Inflationary pressures were the most apparent in clothing and footwear prices, which reached a record 4.6%, as well as rising petrol and diesel prices.

But commentators were quick to note that August’s inflationary highs will likely be unsustainable later in the year, with most predicting just one more month of rising prices as the effect of Brexit-induced sterling weakness drops out of the reported CPI figure.

Beyond the currency effect, there are not many underlying inflationary pressures, argued Hargreaves Lansdown senior economist Ben Brettell.

“Labour costs are the main factor in domestic inflation, and growth here remains below long-term averages,” he said.

Meanwhile, he added: “Productivity growth is sluggish, and technological changes look to be suppressing wages, with the likes of Uber, Amazon and Netflix disrupting traditional industries.”

There is also a clear demographics issue, as baby boomers retire in droves and the next generation, saddled with debt, struggles to get on the property ladder and pay for cars and other consumer goods like their predecessors.

“All in all, I see more deflationary forces than inflationary in the world economy at present,” Brettell said.

Brown Shipley’s deputy chief investment officer and senior fund manager Alex Brandreth agreed that the threat of deflation was a real possibility.

He said: “Over the long term, inflation is rarely a country-specific phenomenon, especially for developed, open, market economies.
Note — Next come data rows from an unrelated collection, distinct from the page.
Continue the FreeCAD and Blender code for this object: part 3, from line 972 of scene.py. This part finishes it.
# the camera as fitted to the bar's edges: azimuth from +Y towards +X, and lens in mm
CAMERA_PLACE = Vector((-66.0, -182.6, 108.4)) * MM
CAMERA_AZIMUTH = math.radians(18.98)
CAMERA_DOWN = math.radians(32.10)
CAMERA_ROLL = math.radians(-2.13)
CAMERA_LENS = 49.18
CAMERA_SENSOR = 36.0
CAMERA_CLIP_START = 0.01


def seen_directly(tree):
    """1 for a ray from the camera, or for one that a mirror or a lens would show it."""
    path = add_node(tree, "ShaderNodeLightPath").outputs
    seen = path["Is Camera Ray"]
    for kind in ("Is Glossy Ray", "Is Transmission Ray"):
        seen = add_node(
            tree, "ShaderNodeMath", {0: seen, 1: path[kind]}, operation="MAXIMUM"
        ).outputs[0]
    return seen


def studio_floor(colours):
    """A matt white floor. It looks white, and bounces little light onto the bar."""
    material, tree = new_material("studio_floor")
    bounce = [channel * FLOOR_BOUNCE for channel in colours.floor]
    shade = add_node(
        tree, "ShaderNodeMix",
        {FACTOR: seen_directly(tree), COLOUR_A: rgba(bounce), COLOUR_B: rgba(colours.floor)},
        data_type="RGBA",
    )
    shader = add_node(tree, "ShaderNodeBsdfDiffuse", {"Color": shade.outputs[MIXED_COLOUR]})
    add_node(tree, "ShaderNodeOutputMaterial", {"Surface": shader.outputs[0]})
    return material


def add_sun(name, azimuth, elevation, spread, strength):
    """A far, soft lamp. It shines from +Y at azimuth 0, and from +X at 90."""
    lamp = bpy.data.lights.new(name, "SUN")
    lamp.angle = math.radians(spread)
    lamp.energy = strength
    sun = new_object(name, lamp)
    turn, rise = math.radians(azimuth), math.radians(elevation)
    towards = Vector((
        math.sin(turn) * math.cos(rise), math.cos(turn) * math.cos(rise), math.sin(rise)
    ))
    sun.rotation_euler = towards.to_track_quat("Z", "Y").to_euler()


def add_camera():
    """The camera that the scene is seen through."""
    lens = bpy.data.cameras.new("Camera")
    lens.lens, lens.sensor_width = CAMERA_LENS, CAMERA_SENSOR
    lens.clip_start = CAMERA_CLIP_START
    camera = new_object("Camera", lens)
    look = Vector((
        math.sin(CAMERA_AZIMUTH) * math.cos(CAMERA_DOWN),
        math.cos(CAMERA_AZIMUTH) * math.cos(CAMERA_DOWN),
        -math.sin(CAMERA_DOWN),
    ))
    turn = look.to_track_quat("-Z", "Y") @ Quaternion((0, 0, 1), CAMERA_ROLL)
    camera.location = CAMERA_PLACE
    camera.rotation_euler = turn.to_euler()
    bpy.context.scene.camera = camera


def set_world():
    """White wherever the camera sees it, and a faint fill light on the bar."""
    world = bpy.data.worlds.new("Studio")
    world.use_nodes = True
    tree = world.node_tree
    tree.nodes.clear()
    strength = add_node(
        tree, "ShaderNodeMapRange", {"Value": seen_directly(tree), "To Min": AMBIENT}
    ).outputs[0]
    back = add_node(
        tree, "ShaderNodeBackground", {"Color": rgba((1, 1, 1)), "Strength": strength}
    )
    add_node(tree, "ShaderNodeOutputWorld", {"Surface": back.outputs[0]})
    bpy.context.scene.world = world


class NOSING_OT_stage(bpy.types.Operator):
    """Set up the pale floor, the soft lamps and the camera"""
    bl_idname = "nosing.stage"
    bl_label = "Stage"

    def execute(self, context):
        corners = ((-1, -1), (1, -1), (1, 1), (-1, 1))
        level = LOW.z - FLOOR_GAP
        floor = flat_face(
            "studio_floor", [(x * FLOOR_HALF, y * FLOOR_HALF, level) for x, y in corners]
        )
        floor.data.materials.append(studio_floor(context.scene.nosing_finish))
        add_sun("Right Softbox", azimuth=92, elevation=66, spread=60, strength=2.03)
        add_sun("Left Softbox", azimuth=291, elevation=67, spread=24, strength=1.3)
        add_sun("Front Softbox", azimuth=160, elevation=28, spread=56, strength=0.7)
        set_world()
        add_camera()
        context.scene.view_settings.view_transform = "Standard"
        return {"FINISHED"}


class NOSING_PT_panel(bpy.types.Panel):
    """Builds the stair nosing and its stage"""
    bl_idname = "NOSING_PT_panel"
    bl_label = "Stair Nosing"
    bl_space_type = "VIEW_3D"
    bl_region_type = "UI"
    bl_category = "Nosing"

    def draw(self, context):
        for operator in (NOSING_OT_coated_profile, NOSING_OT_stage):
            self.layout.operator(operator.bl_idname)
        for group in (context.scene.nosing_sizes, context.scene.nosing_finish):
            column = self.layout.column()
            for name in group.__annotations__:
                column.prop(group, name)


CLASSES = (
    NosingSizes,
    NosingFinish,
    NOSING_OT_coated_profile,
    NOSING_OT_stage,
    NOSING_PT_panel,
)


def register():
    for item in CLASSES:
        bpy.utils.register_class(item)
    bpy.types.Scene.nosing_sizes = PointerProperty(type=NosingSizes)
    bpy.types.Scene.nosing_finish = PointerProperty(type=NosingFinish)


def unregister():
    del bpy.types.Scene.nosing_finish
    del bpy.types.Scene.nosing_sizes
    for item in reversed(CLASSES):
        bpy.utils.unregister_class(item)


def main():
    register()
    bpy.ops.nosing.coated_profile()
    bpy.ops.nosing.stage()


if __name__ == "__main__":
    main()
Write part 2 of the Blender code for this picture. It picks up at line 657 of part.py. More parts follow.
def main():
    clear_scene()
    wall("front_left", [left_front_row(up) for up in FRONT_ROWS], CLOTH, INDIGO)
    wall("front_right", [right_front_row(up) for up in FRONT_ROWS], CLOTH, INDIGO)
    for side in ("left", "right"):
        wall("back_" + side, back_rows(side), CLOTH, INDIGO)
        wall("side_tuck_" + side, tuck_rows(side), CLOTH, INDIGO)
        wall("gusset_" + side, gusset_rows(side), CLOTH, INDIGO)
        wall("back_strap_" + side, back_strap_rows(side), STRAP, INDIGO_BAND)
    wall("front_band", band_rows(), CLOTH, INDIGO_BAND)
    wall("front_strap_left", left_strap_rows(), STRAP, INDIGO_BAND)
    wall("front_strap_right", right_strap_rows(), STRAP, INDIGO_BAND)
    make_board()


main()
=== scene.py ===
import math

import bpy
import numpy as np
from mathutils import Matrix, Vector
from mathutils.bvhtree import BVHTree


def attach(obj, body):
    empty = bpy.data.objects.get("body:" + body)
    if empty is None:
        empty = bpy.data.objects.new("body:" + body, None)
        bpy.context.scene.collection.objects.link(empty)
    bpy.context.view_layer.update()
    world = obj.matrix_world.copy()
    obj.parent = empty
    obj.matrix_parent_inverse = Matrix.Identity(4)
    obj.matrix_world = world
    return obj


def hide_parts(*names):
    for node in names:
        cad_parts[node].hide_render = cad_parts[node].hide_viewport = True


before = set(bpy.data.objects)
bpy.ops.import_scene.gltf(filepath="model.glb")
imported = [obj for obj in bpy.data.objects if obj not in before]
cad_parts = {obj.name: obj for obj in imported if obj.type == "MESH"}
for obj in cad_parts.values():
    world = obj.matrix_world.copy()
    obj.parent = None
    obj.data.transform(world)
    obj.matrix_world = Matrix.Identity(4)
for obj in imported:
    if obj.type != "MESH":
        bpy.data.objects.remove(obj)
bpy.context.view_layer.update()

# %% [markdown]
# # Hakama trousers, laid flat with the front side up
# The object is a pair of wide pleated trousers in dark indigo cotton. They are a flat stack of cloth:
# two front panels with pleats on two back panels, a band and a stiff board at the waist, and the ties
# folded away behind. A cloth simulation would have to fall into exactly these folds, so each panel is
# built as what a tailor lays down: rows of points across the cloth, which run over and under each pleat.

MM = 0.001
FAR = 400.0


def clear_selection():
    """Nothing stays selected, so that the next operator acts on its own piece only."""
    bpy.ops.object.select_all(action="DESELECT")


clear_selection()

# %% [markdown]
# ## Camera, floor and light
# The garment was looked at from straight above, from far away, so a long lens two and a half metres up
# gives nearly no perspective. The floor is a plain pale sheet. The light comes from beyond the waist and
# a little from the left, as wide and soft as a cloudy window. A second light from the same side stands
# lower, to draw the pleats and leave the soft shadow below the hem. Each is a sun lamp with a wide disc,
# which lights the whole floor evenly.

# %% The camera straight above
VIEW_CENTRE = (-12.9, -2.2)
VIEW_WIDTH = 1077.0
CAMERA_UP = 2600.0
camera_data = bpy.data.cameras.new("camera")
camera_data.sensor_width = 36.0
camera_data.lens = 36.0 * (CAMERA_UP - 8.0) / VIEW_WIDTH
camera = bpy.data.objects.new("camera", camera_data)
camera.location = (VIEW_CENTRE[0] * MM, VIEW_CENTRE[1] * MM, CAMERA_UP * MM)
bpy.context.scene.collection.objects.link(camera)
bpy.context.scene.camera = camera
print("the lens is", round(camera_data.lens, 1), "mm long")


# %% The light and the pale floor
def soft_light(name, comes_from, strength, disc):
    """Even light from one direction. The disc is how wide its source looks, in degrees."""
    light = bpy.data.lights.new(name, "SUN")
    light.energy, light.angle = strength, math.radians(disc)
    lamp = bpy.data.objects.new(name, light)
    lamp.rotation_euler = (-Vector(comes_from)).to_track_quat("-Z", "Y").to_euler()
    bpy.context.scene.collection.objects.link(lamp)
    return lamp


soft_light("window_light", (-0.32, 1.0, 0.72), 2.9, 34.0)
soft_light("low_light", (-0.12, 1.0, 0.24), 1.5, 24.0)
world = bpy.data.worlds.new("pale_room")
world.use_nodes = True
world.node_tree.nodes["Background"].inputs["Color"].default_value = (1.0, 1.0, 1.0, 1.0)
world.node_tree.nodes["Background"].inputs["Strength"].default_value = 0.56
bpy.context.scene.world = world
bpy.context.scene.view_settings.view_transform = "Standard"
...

Global inflation is running below expectations and there is a low inflation phenomenon that has immersed the global economy.

“The combination of this along with high levels of debt, creates the threat of deflation – the stuff of nightmares for central bankers – and explains why they remain so cautious to ‘normalise’ monetary policy at present.”

Brettell concurred that the current lack of inflationary pressures means that the BoE is off the hook as far as a rate hike is concerned, allowing “the MPC to remove the sticking plaster of ultra-low interest rates as slowly as they like”.

However, this does not mean consumers can or should forget about inflation, said Thomas Wells, manager of the Smith & Williamson Global Inflation Linked Bond Fund.

“History tells us that the impact of inflation on consumers tends to be lagged, i.e. companies will try to absorb some of the pain before passing on price hikes to consumers,” Wells said.

“Moreover, the broad CPI readings may bear no resemblance to the more severe level of real income erosion that is suffered by some individuals, particularly those living on fixed incomes.”

And at the margins, Wells cautions that “the hurricanes in the US also pose some modest short-term global inflation risks if energy and gasoline supplies are disrupted”.